L’eau conventionnelle, c’est quand on ouvre le robinet. L’eau non conventionnelle, c’est de nouvelles sources, telles l’eau de pluie ou les eaux grises par exemple. Utiliser l’eau grise, c’est recourir à une nouvelle forme d’eau : nettoyer l’eau et la réutiliser. Tout comme le stockage des eaux de pluie, la réutilisation des eaux usées et parfois même la désalinisation (qui n’est pas pour autant une solution miracle, car elle peut aussi avoir un impact écologique).

La stratégie économique

Prendre des décisions parfois difficiles, comme : décider de s’adapter à la saisonnalité pour utiliser moins d’eau en plein été quand tout le monde en a besoin, potentiellement revoir nos systèmes de cultures :

« Est-ce que la culture de l’olivier, qui demande moins d’eau, va remonter petit à petit en Europe ? », « Est-ce qu’on va progressivement transitionner du maïs vers des cultures qui demandent moins d’eau dans des régions vulnérables ? ». C’est une démarche à la fois politique, stratégique et économique. De la même façon, il faut faire attention à l’eau avant de construire une nouvelle usine Ce sont des éléments que l’on ne regardait pas avant. De plus en plus, dans le monde entier, l’état des nappes phréatiques rentre dans les processus de due diligence avant d’investir dans un site de production. « Les choses changent petit à petit, mais il reste énormément d’actions à mener pour tendre vers une réduction de notre empreinte eau de 30 % et moins s’exposer aux dérèglements climatiques comme à ses impacts. »

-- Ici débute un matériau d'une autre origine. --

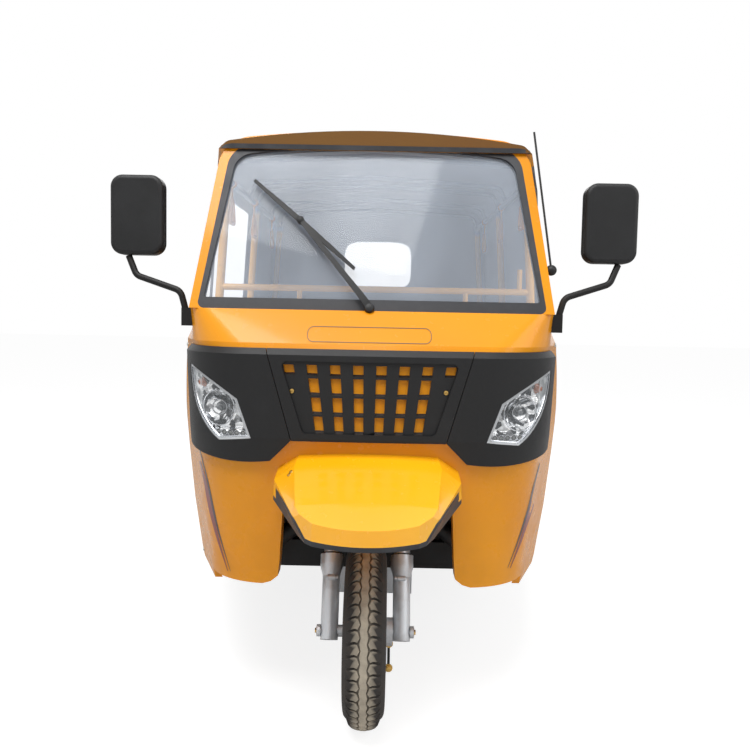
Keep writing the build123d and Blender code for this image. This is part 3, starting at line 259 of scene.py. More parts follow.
def lampGlass(wire):  # plain and clear, with a faint haze; whiter at its edge where seen edge-on, a painted reflection
    rim = wire.add("LayerWeight", values={"Blend": 0.12}, out="Fresnel")
    haze = wire.cloud(16, 3).between(0.4, 0.8)
    # painted reflection: the Fresnel rim raises the alpha of a near white colour
    return {"Base Color": tint(238, 243, 246), "Alpha": 0.05 + rim * 0.35 + haze * 0.04,
            "Roughness": 0.03 + haze * 0.04}


def bowlPaintedGlints(wire):  # facets: their light and dark are painted reflections in the colour
    shade = wire.add("SeparateColor", values={0: wire.cells(60, "Color")}, out="Red")
    sharp = shade.between(0.30, 0.62)
    # painted reflection: each cell takes near black or near white
    return {"Base Color": sharp.mix(tint(56, 58, 62), tint(250, 251, 252)), "Roughness": 0.05 + shade * 0.06,
            "bump": (wire.cells(60), 0.0016)}


def vinylSkin(colour, worn):
    def recipe(wire):
        crease = wire.cells(330)
        wear = wire.cloud(5, 4, 0.6).between(0.5, 0.8)
        return {"Base Color": (wear * 0.4).mix(tint(*colour), tint(*worn)),
                "Roughness": 0.46 + wear * 0.16 + crease * 0.1,
                "bump": (crease + wire.cloud(30, 3) * 0.6, 0.0006)}
    return recipe


def weave(colour, lighter, pitch, rough):  # coated cloth with its threads showing
    def recipe(wire):
        warp, weft = wire.along("X").wave(pitch), (wire.along("Y") + wire.along("Z")).wave(pitch)
        threads = warp.larger(weft)
        fade = wire.cloud(3, 4, 0.6).between(0.35, 0.75)
        return {"Base Color": (fade * 0.55 + threads * 0.05).mix(tint(*colour), tint(*lighter)),
                "Roughness": rough + fade * 0.1, "bump": (threads * 0.12 + wire.cloud(14, 3) * 1.5, 0.0006)}
    return recipe


def ribbedMat(wire):
    rib = wire.along("X").wave(0.018) ** 3
    dust = wire.cloud(8, 5, 0.6).between(0.4, 0.75)
    return {"Base Color": (dust * 0.5).mix(tint(86, 88, 90), tint(128, 120, 106)),
            "Roughness": 0.7 + dust * 0.15, "bump": (rib, 0.002)}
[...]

2 grands enseignements à retenir

Toujours selon Esther, 2 points sont à retenir :

« Un retard conséquent a été pris dans la gouvernance de l’eau, dans sa tarification, notamment parce que l’on n’a pas distingué assez tôt les sujets humanitaires (les sujets domestiques) des sujets économiques de l’eau. Globalement, nos activités économiques ont déjà eu une empreinte forte sur les quantités et les qualités d’eau ».

« On a transformé notre rapport à l’eau, et on se rend compte désormais que l’eau dans nos foyers est impactée par les activités économiques, avec des messages un peu négatifs qui circulent : « Est-ce que l’eau est de bonne qualité ? », « Est-ce que les eaux minérales ne sont pas elles-mêmes impactées (confère les différents scandales de l’eau comme celui de Nestlé…) »

En conclusion, 2 messages clés émergent, l’un réaliste et l’autre positif

Esther Crauser-Delbourg nous apporte en guise de conclusion deux messages de fond, l’un pragmatique et l’autre encourageant, qui incitent à plus de prises de conscience et de responsabilités …

Le discernement

« Le premier message réaliste est qu’il est crucial de comprendre enfin clairement qu’il y a l’eau pour nos usages domestiques et l’eau pour nos usages économiques. Que globalement nous avons beaucoup perturbé les cycles de l’eau et qu’il est désormais crucial d’être très attentif aux sources de nos eaux : veiller à les préserver, à prendre soin de leurs cycles en général. Pour tous les types d’eau (industrielle, agricole, domestique, eau minérale), il faut avoir en clarté que, quand on prélève de l’eau sur un site, ce n’est pas anodin. On a un impact sur la planète, sur notre propre santé, et donc une responsabilité. Quand on prend de l’eau quelque part, il faut toujours être conscient qu’on n’est pas seul à la prendre ni seul à l’utiliser. Que non seulement il y a des voisins, mais aussi la nature. Boire de l’eau de façon responsable, c’est se demander d’où elle vient.»

Toutes les solutions sont là

« Le message très positif, c’est que contrairement au carbone, qui nous a beaucoup occupés durant des années, pour l’eau, on dispose de toutes les solutions. Ça ne veut pas dire que ce sera facile, mais potentiellement, on a tout ce qu’il faut pour réduire de 30 % notre « empreinte eau » dans le monde entier, dans un budget abordable. En faisant ça, on aura quand même résolu une bonne partie des problèmes. On ne peut pas en dire autant de la problématique carbone, donc c’est vraiment très positif.

 Rappelons-nous que sans eau, il n’y a pas d’agriculture, pas d’activité économique, pas de biens. Sans eau, la plupart des choses que vous avez devant vous, à ce moment précis, n’existeraient pas. Donc, nous allons être dans l’obligation (par la contrainte réglementaire ou physique) d’enclencher le changement.»